Ils sont là, le banquier, le producteur de cinéma, l’industriel millionnaire, la collectionneuse viennoise, le lord anglais, la baronne norvégienne et le beau capitaine… Au milieu d’eux, dissimulé, en leur sein, un Docteur en volcanologie, accusé de crime contre l’humanité, flanqué d’Elle, en lettres capitales, sa compagne. La Bête et la Belle. Tous boursouflés de suffisance, d’outrance et d’excès. Ils sont en croisière et parlent du Bien et du Mal, de la croûte terrestre ou de l’ennui, et surtout de que faire lorsque l’on a à bord un criminel contre l’humanité ? Huis clos, nausée et mains sales.

Et vogue le navire en eaux troubles, pris dans les entrailles d’un océan noir, confronté aux « icebergs de la mémoire ». Une comédie des horreurs. Une macédoine de grosses légumes. Un naufrage burlesque.

Adaptation du macédonien par Maria Bejanovska, Editions l'Espace d'un Instant.

  • Esperanza ou le naufrage délictueux des corps

Sous­‐titrée « la farce sur les criminels contre l’humanité », Esperanza de Žanina Mirčevska invite, en 19 tableaux, à revisiter ce que l’histoire humaine a pu charrier comme figures de la mort (criminels et génocidaires).

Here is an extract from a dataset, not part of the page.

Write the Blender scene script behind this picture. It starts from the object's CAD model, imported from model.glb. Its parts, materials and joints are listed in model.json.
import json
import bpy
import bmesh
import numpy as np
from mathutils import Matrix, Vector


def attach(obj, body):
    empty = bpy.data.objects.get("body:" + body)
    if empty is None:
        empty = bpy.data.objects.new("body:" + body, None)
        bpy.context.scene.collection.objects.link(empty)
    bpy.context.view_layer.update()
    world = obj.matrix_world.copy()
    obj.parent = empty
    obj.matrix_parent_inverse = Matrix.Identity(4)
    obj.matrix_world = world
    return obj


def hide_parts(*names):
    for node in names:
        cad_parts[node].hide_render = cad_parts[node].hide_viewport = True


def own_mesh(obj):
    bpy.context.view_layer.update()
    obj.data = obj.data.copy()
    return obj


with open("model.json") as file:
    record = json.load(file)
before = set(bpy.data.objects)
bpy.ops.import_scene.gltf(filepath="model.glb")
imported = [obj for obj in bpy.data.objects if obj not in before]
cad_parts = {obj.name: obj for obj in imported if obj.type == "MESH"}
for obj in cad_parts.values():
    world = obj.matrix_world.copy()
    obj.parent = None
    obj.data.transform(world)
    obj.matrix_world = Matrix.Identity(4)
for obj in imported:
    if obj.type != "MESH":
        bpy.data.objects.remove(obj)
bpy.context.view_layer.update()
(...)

L’Océan Atlantique que traverse le paquebot transatlantique de luxe Esperanza, quittant l’Europe avec à son bord 13 personnages, se dresse tel un nouveau Titanic tentant de braver d’étranges icebergs de la mémoire et fait résonner dans « une nuit noire alliée à l’océan noir », les « noirs secrets de ce monde ». Les voyageurs de la longue traversée reliant deux mondes, Europe et Amérique, sont constitués de la fine fleur de la société.

Réduits à leur fonction, les personnages dessinés par l’auteur sont ainsi des actions, des êtres-­‐là qui ne dissimulent pas leurs corps, mais les mettent en mouvement. La vie de ces êtres naît d’une mécanique qui semble actionner le paquebot, l’entraînant dans les abysses de l’océan. La pièce est écrite pour dix comédiens et trois comédiennes. À chaque personnage, un être de chair comme s’il fallait éviter des confusions. Chaque comédien existant, par­‐delà son personnage, décrit, nommé comme figure ne pouvant être dissimulée ou partagée : Le capitaine, Le docteur, Elle, Le coryphée, Le choeur.

Le choix de la « capitale » pour les personnages renforce ainsi le caractère universel de ces êtres, les désigne comme une « totalité » engendrée par ce qu’ils sont. « ELLE » est, et c’est tout. LE CHOEUR, à l’image du choeur antique livre ses 9 choreutes, des strophes et des anti-­‐strophes qui claquent comme contre point aux bruissements de l’océan. L’auteur convie dans son orchestra, un chiffre 9 qui est aussi la fin d’une série et son commencement. Le zéro étant le néant, la fin ultime d’un bâtiment nommé « Esperanza ». Au nihil sera confrontés un brassage humain constitué de 9 « passagers de première, de deuxième et de troisième classe et de l’équipage de l’Esperanza ». À leur fonction ou titre, l’auteur a attribué des numéros. Cette indifférenciation révèle des masques : 1, le marin ; 2, le cuisinier ; 3, le banquier ; 4, le marchand de métaux lourds ; 5, le producteur de cinéma ; 6, le scénariste ; 7, le lord ; 8, la collectionneuse viennoise de rubis latino-­‐américains ; 9, la baronne norvégienne.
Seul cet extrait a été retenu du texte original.